Dementia vs. Delirium

  • Dementia has a gradual onset, while delirium has a sudden onset.
  • Dementia is progressive and irreversible, while delirium is fluctuating and reversible.
  • Dementia involves clear consciousness, while delirium involves altered consciousness.
  • Dementia is caused by neurodegenerative conditions, while delirium is caused by medical conditions, medications, infections, or anesthetics.

Serotonin Syndrome

  • A serious drug reaction resulting from too much serotonin activity in the brain and body.
  • The risk for serotonin syndrome greatly increases when SSRIs are combined with MAOIs.
  • OTC cold medicine or St.

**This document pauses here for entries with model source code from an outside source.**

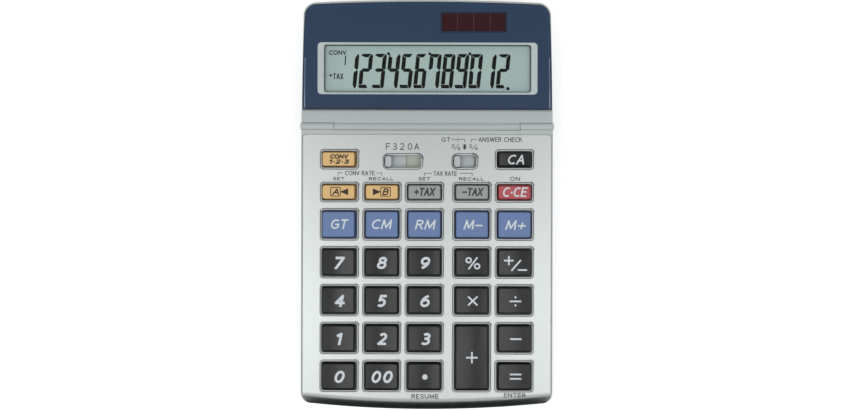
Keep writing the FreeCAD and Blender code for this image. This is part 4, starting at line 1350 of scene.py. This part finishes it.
# Painted highlight: a pale ink line up each side of the cover.
gleam_blue = ink("cover_gleam_blue", colour(138, 150, 164))
printed("cover_gleam", "front_cover", "head", (0, 0), gleam, gleam_pen, gleam_blue, height=0)
# Painted shade: a dark ink line along the foot of the cover.
foot_pen = 0.5
foot_half = 51.5
foot_along = 7.35
foot_line = [[(-foot_half, foot_along), (foot_half, foot_along)]]
foot_shade_ink = ink("cover_foot_blue", colour(12, 22, 38))
printed("cover_foot", "front_cover", "head", (0, 0), foot_line, foot_pen, foot_shade_ink, height=0)
print("lines on the cover", len(gleam) + len(foot_line))

# %% [markdown]
# The sheet of the plate is punched, and its edge rolls a little way into each opening. The solids leave an even
# groove round every rim. A narrow lip of the plate's own metal, laid level with the face, closes the outer part of
# it and gives the openings their round corners. Each rim also has a paler crest on its inner half, a painted
# highlight, and a dark line on the floor of its groove, painted shade.

# %% Lips of the openings, and painted shade and highlights of their rims
flange_reach = 0.55
key_opening_corner = 1.6
slot_along = -14.7
slot_height = 5.4
slot_corner = 2.5
slots = ((-10.15, 15.5), (15.97, 9.7))
openings = [((across, slot_along), width, slot_height, slot_corner) for across, width in slots]
for node in frame["nodes"]:
    if node.startswith("key_") and node != "key_mat":
        width, height = (most - least - 2 * flange_reach for least, most in face_limits(node))
        openings.append((face_centre(node), width, height, key_opening_corner))


def round_openings(reach, sharper):
    """A path round every opening, so far outside it, with corners sharper by so much."""
    paths = []
    for centre, width, height, corner in openings:
        paths += rounded_box(width + 2 * reach, height + 2 * reach, corner - sharper, centre)
    return paths


# Painted shade on the floor of each groove, and a painted highlight on the crest of each rim.
groove_shade_grey = ink("groove_shade_grey", colour(78, 82, 84))
crest_highlight_grey = ink("rim_crest_grey", colour(196, 201, 203))
# Piece, node, reach, how much sharper, pen, finish.
for name, node, reach, sharper, pen, finish in (
        ("plate_lips", None, 0.92, 0.0, 0.3, finishes["face_metal"]),
        ("rim_groove_shades", "top_case", 0.62, 0.3, 0.22, groove_shade_grey),
        ("rim_crest_highlights", "top_case", 0.26, 0.7, 0.24, crest_highlight_grey)):
    printed(name, node, "base", (0, 0), round_openings(reach, sharper), pen, finish)
print("openings", len(openings))

# %% [markdown]
# Each knob stands at the left end of its slot and leaves a gap there, and the dark curve in it is a painted
# shadow.

# %% Painted shadows beside the knobs
gap_inset = 1.5
gap_corner = 1.65
gap_side = 1.2
gap_pen = 0.24
gaps = []
for across, width in slots:
    centre_x = across - width / 2 + gap_inset
    gaps.append(
        arc(centre_x, slot_along + gap_side, gap_corner, gap_corner, 90, 180)
        + arc(centre_x, slot_along - gap_side, gap_corner, gap_corner, 180, 270))
# Painted shadow in the gap at the left end of each slot.
gap_shadow_black = ink("slot_gap_black", colour(30, 34, 37))
printed("slot_gap_shadows", "top_case", "base", (0, 0), gaps, gap_pen, gap_shadow_black)
print("gaps", len(gaps))

# %% [markdown]
# ## Washers of the hinge
#
# Between the barrel and each ear lies a thin washer, which keeps the slit from being seen right
# down to the pin. It is a plain short drum, made as a ring of points swept along the hinge.

# %% Hinge washers
washer_radius = 1.95
washer_half = 0.09
washer_sides = 48
washer_place = 39.3


def washer(name, across):
    points = []
    for along_axis in (-washer_half, washer_half):
        for i in range(washer_sides):
            angle = 2 * math.pi * i / washer_sides
            rim = washer_radius * MILLIMETRE * Vector((0, math.cos(angle), math.sin(angle)))
            points.append(hinge_point + rim + (across + along_axis) * MILLIMETRE * face_across)
    faces = [list(reversed(range(washer_sides))), list(range(washer_sides, 2 * washer_sides))]
    for i in range(washer_sides):
        after = (i + 1) % washer_sides
        faces.append([i, after, washer_sides + after, washer_sides + i])
    return mesh_piece(name, points, faces, finishes["pin_plastic"], "base")


for side in (-1, 1):
    washer("hinge_washer_%s" % ("left" if side < 0 else "right"), side * washer_place)
print("washers", 2)

# %% [markdown]
# ## Crosses of the screws
#
# The screws are seen from below, where each head has a cross recess. A recess would need a cut in the CAD solid,
# so a dark cross lies just on the head instead as the painted shade of the recess, narrow at its ends as the
# driver leaves it.

# %% Crosses on the screw heads
cross_reach = 1.15
cross_half_width = 0.26
cross_taper = 0.7
cross_lift = 0.02
search_from = 0.03
# Painted shade of the cross recess.
recess_shade_finish = moulded_finish(
    "shadowed_recess", colour(30, 30, 31), 0.6, 0.3, 0.004, edge=0.05, gloss=0.2)


def cross_outline():
    tip_half_width = cross_half_width * cross_taper
    points = []
    for quarter in range(4):
        turn = Matrix.Rotation(math.radians(90 * quarter), 2)
        for x, y in ((cross_reach, -tip_half_width), (cross_reach, tip_half_width),
                     (cross_half_width, cross_half_width)):
            points.append(turn @ Vector((x, y)))
    return points


def screw_cross(name, node, centre, facing, body):
    """A cross on the outer face of a screw head; facing points out of that face."""
    sideways_axis = facing.cross(face_across).normalized()
    points = []
    for spot in cross_outline():
        shift = (spot.x * face_across + spot.y * sideways_axis) * MILLIMETRE
        hit = surface(node).ray_cast(centre + facing * search_from + shift, -facing)[0]
        points.append(hit + facing * cross_lift * MILLIMETRE)
    mesh_piece(name, points, [list(range(len(points)))], recess_shade_finish, body)


case_screw_places = [(side * 48.2, along) for side in (-1, 1) for along in (-103, -14)]
head_screw_places = [(side * 44.0, 45.6) for side in (-1, 1)]
for kind, body, places in (
        ("case", "base", case_screw_places), ("head", "head", head_screw_places)):
    for number, place in enumerate(places):
        screw_cross("%s_screw_cross_%d" % (kind, number), kind + "_screws", on_face(*place, 0),
                    -face_up, body)
battery_low, battery_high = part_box("battery_screw")
battery_centre = (battery_low + battery_high) / 2
screw_cross("battery_screw_cross", "battery_screw", battery_centre, Vector((0, 0, -1)), "base")
print("crosses", len(case_screw_places) + len(head_screw_places) + 1)

# %% [markdown]
# ## Camera
#
# The photograph was taken straight down on the keyboard face, so the camera looks along the
# face's own upright, from sixty centimetres, which gives the slight view of the walls of the
# outer keys. Its picture is as wide as the photograph's frame, and it is turned by a fraction
# of a degree, as the object lies in the picture.

# %% Place the camera
camera_distance = 0.6
frame_width = 0.3599
camera_aim = (0.04, -33.06)
camera_roll = math.radians(0.13)
camera_data = bpy.data.cameras.new("camera")
camera_data.sensor_width = 36
camera_data.lens = camera_data.sensor_width * camera_distance / frame_width
camera = bpy.data.objects.new("camera", camera_data)
bpy.context.scene.collection.objects.link(camera)
turned_across = math.cos(camera_roll) * face_across + math.sin(camera_roll) * face_along
turned_along = face_up.cross(turned_across)
axes = Matrix((turned_across, turned_along, face_up)).transposed().to_4x4()
axes.translation = on_face(*camera_aim, 0) + camera_distance * face_up
camera.matrix_world = axes
bpy.context.scene.camera = camera
print("lens", round(camera_data.lens, 2))

# %% [markdown]
# ## Soft boxes
#
# Catalogue pictures are lit by large soft boxes over a white table. One box would put its sheen
# at the same spot of every dish. Two boxes stand well apart here, to the left and right of the
# camera, and the sheen lies on the right half of the keys at the left and the other way round.

# %% Soft boxes
lamp_width = 0.4
lamp_height = 0.8


def soft_box(name, place, strength):
    """An oblong lamp that looks at the middle of the table."""
    data = bpy.data.lights.new(name, "AREA")
    data.shape = "RECTANGLE"
    data.size = lamp_width
    data.size_y = lamp_height
    data.energy = strength
    lamp = bpy.data.objects.new(name, data)
    bpy.context.scene.collection.objects.link(lamp)
    lamp.location = place
    lamp.rotation_euler = Vector(place).to_track_quat("Z", "Y").to_euler()


soft_box("left_box", (-0.42, -0.3, 0.9), 2.6)
soft_box("right_box", (0.42, -0.3, 0.9), 2.25)
print("lamps", len(bpy.data.lights))

# %% [markdown]
# ## Sky
#
# An even sky fills the rest of the room. It should look white but light the object only softly,
# and one strength can't do both. The Light Path node tells rays that see or mirror the sky from
# those that only carry its light, and so gives it two strengths.

# %% Sky
sky_strength = 0.62
seen_strength = 1.0


def seen_or_mirrored(tree):
    """One for camera, glossy and transmission rays, nought for the light itself."""
    ray = add_node(tree, "ShaderNodeLightPath")
    first = calculate(tree, "MAXIMUM", ray.outputs["Is Camera Ray"], ray.outputs["Is Glossy Ray"])
    return calculate(tree, "MAXIMUM", first, ray.outputs["Is Transmission Ray"])


world = bpy.data.worlds.new("studio_sky")
bpy.context.scene.world = world
world.use_nodes = True
sky_tree = world.node_tree
fill_inputs(sky_tree, sky_tree.nodes["Background"], {
    "Color": (1, 1, 1, 1),
    "Strength": spread(sky_tree, seen_or_mirrored(sky_tree), sky_strength, seen_strength),
})
print("sky", world.name)

# %% [markdown]
# ## Table
#
# The table is a white board with hardly any texture. It adds a little light of its own for the
# camera and for reflections, so that it reads as white and still keeps the shadow.

# %% White table
floor_half = 2.0
floor_glow = 0.42
floor_corners = [(-floor_half, -floor_half, 0), (floor_half, -floor_half, 0),
                 (floor_half, floor_half, 0), (-floor_half, floor_half, 0)]
table_finish, tree, shader = empty_finish("white_table")
fill_inputs(tree, shader, {
    "Base Color": speckled(tree, 0.002, colour(231, 232, 233), colour(233, 234, 235)),
    "Roughness": 0.9,
    "Specular IOR Level": 0.1,
    "Emission Color": (1, 1, 1, 1),
    "Emission Strength": spread(tree, seen_or_mirrored(tree), 0.0, floor_glow),
})
floor = new_object("floor", floor_corners, [(0, 1, 2, 3)], table_finish)
print("table", 2 * floor_half, "metres wide")

# %% [markdown]
# ## Black card
#
# Under a real studio ceiling the rolled front edge of the plate has a dark line. A black card,
# low in front and seen only in reflections, gives it that line. It lies flat, stands up and then
# leans in towards the object. Its outline gives, in metres, how far each fold lies in front of
# the object and how high.

# %% Black card in front
card_half_width = 0.0575
card_outline = [(-0.002, 0.0005), (-0.027, 0.0005), (-0.027, 0.013), (-0.0215, 0.038)]
card_corners = [(side * card_half_width, cad_low.y + before, z) for before, z in card_outline
                for side in (-1, 1)]
card_faces = [(2 * i, 2 * i + 1, 2 * i + 3, 2 * i + 2) for i in range(len(card_outline) - 1)]
card_finish, tree, shader = empty_finish("black_card")
fill_inputs(tree, shader, {
    "Base Color": speckled(tree, 0.002, colour(40, 46, 50), colour(46, 52, 57)),
    "Roughness": 0.9,
})
card = new_object("front_card", card_corners, card_faces, card_finish)
for unseen in ("camera", "diffuse", "transmission", "volume_scatter", "shadow"):
    setattr(card, "visible_" + unseen, False)
print("strips of the card", len(card_faces))

# %% [markdown]
# ## Plain colours, and the size of the solids
#
# A plain view transform shows colours as they are written.

# %% Finish
bpy.context.scene.view_settings.view_transform = "Standard"
print("cad box", [round(value, 4) for value in cad_high - cad_low])
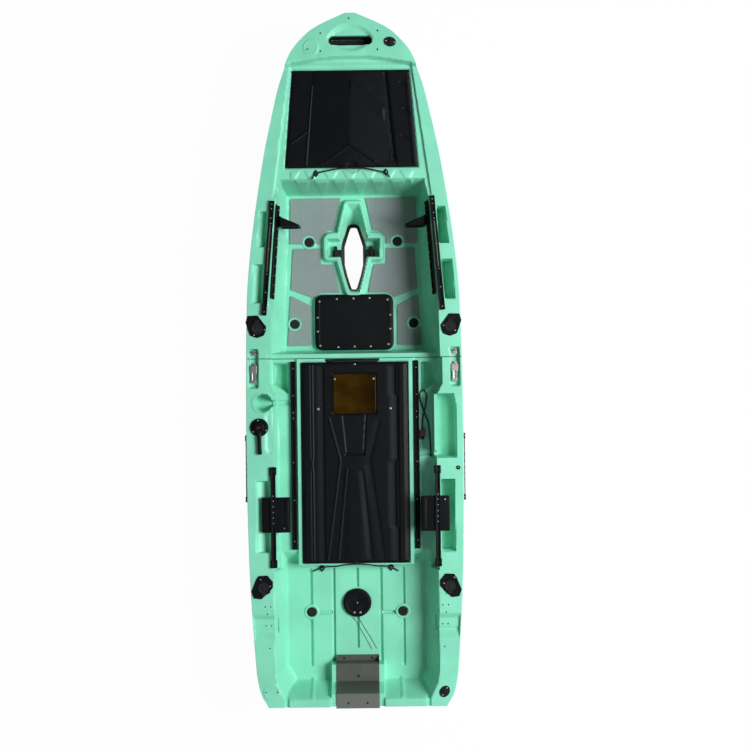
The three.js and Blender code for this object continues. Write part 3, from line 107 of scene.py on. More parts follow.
PLAN = (
    (0, 0.046), (0.006, 0.132), (0.012, 0.223), (0.02, 0.323), (0.029, 0.406), (0.052, 0.542),
    (0.07, 0.594), (0.077, 0.61), (0.104, 0.67), (0.139, 0.722), (0.174, 0.772), (0.209, 0.818),
    (0.279, 0.889), (0.348, 0.946), (0.418, 0.983), (0.627, 1), (0.767, 0.987), (0.836, 0.972),
    (0.906, 0.946), (0.9755, 0.913), (1, 0.82),
)
SECTION = (
    (DECK_SHARE, 1), (1, 0.9), (1, 0.64), (0.97, 0.36), (0.9, 0.12), (0.76, 0), (0.55, 0),
    (0.41, 0.1), (0.29, 0.1), (0.16, 0),
)
WELL_HEAD = (
    (30, 763), (62, 900), (108, 904), (118, 916), (118, 1001), (66, 1003), (24, 1153),
)
WELL_SURROUND = (
    (54, 738), (84, 880), (110, 880), (142, 906), (142, 1026), (88, 1028), (52, 1165),
)
WELL_KEEL = ((14, 855), (28, 898), (41, 940), (41, 1021), (30, 1070), (11, 1131))
WELL_THROAT = (
    (30, 763), (58, 896), (62, 902), (64, 914), (64, 1001), (62, 1003), (24, 1153),
)
SCUPPERS = ((192, 930, COCKPIT), (259, 1286, COCKPIT), (196, 2527, TANKWELL))


# Settings that a user would change


class KayakSizes(bpy.types.PropertyGroup):
    """How finely the surfaces are cut, and the small forms that the eye reads as moulding."""

    row_step: FloatProperty(
        name="Row step", description="Distance between two rows of the hull's surface",
        default=0.0046, min=0.003, unit="LENGTH",
    )
    columns: IntProperty(
        name="Columns", description="Points across the deck in each row", default=195, min=60
    )
    tooth_height: FloatProperty(
        name="Tooth height", description="Height of the raised teeth ahead of the footwell",
        default=0.003, unit="LENGTH",
    )
    groove_depth: FloatProperty(
        name="Groove depth", description="Depth of the drain grooves in the tankwell floor",
        default=0.012, unit="LENGTH",
    )
    bungee_diameter: FloatProperty(
        name="Bungee diameter", description="Diameter of the covered elastic cord",
        default=0.006, unit="LENGTH",
    )


class KayakColours(bpy.types.PropertyGroup):
    """Base colours, as linear values."""

    hull: FloatVectorProperty(
        name="Hull", description="Moulded hull", subtype="COLOR", default=(0.215, 0.69, 0.485)
    )
    plastic: FloatVectorProperty(
        name="Plastic", description="Hatch covers, tracks and fittings", subtype="COLOR",
        default=(0.003, 0.0038, 0.0052),
    )
    rubber: FloatVectorProperty(
        name="Rubber", description="Plugs and grips", subtype="COLOR",
        default=(0.006, 0.0066, 0.0078),
    )
    foam: FloatVectorProperty(
        name="Foam", description="Floor pads", subtype="COLOR", default=(0.235, 0.285, 0.285)
    )
    steel: FloatVectorProperty(
        name="Steel", description="Latches and screws", subtype="COLOR", default=(0.4, 0.42, 0.41)
    )
    sheet: FloatVectorProperty(
        name="Sheet metal", description="Stern bracket", subtype="COLOR",
        default=(0.1, 0.112, 0.103),
    )
    amber: FloatVectorProperty(
        name="Amber", description="Window of the centre hatch", subtype="COLOR",
        default=(0.042, 0.021, 0.0015),
    )
    red: FloatVectorProperty(
        name="Connector", description="Cable connector", subtype="COLOR",
        default=(0.156, 0.0047, 0.022),
    )
    braid: FloatVectorProperty(
        name="Cord", description="Cover of the cords", subtype="COLOR",
        default=(0.0045, 0.005, 0.006),
    )


def sizes():
    """The sizes in the scene's settings."""
    return bpy.context.scene.kayak_sizes


def colours():
    """The base colours in the scene's settings."""
    return bpy.context.scene.kayak_colours


# Shader maths


class Wire:
    """A value in a shader. Its sums and products add Math nodes."""

    def __init__(self, finish, socket):
        self.finish = finish
        self.socket = socket

    def maths(self, operation, *others):
        return self.finish.node("ShaderNodeMath", {"operation": operation}, *others)

    def __add__(self, other):
        return self.maths("ADD", self, other)

    def __radd__(self, other):
        return self.maths("ADD", other, self)

    def __sub__(self, other):
        return self.maths("SUBTRACT", self, other)

    def __rsub__(self, other):
        return self.maths("SUBTRACT", other, self)

    def __mul__(self, other):
        return self.maths("MULTIPLY", self, other)

    def __rmul__(self, other):
        return self.maths("MULTIPLY", other, self)

    def sine(self):
        return self.maths("SINE", self)

    def size(self):
        return self.maths("ABSOLUTE", self)

    def most(self, other):
        return self.maths("MAXIMUM", self, other)

    def ramp(self, low, high):
        """Zero below low, one above high and a smooth step between them."""
        return self.finish.node(
            "ShaderNodeMapRange", {"interpolation_type": "SMOOTHSTEP"}, self, low, high, 0.0, 1.0
        )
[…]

John's Wort use also increases risk.
  • Can progress to seizures, rhabdomyolysis, kidney failure, or death if untreated.
  • Symptoms include hyperactivity/restlessness, tachycardia, fever, hypertension, tremors, hyperreflexia, diaphoresis, dilated pupils, agitation, anxiety, confusion, altered mental status (delirium), mood swings, seizures, muscle rigidity, and abdominal pain.
  • Interventions include notifying the healthcare provider, stopping SSRIs, SNRIs, MAOIs, TCAs, lithium, and triptans, monitoring vital signs, applying cooling measures if needed, administering IV fluids and oxygen, using benzodiazepines to control agitation and tremors, and administering serotonin antagonists (cyproheptadine).

Patient Falls

  • Ensure immediate safety, call for help, assess the patient (including neuro vitals if there is a head injury), notify the healthcare provider and SDM, document the incident, reassess falls risk, and initiate falls risk interventions.

Conflict Resolution with Colleagues

  • Use open, respectful communication, reflect on the issue, and approach the person directly, calmly, and professionally, in private.
  • Maintain respectful communication and try to find common ground to work as a team, and be focused on goals.
  • Involve a charge nurse for mediation if necessary.
  • Remain focused on the shared goal of providing safe and compassionate patient care, even when there is no personal connection.

Managing Dementia Patients

  • Use patience, compassion, and trauma-informed care.
  • Common behaviors seen include wandering, agitation, repetition, sundowning, and aggression, often triggered by fear or unmet needs.
  • Identify the cause of the behavior, such as pain, fear, or overstimulation.
  • Use validation rather than confrontation, speaking slowly and clearly, and redirecting patients with gentle cues.
  • Provide clear choices.
  • Maintain a routine and provide a calm and supportive environment to reduce anxiety and agitation.
  • Communicate changes in behaviors to the team and family, so care plans can be adjusted accordingly.

Managing Escalating Patients

  • Provide choices and medications, and use de-escalation tactics.
  • Prioritize safety, stay calm, use a low, non-threatening tone, and give the patient space if needed.
  • Identify what triggered the escalation, and use de-escalation techniques such as active listening, offering choices, and validating feelings.
  • Avoid arguing or crowding them.
  • Call for team support if necessary.
  • Administer medications such as antipsychotics or benzodiazepines as prescribed.
  • After the incident, reflect on what happened, what could have been done better, and what was done well. Communicate with the team, and ensure the patient is supported emotionally and physically.

Professional Development Goals

  • Completing continuing education includes ACLS, TIC, crisis training, PICS training, GPA, pieces, ASIST, etc.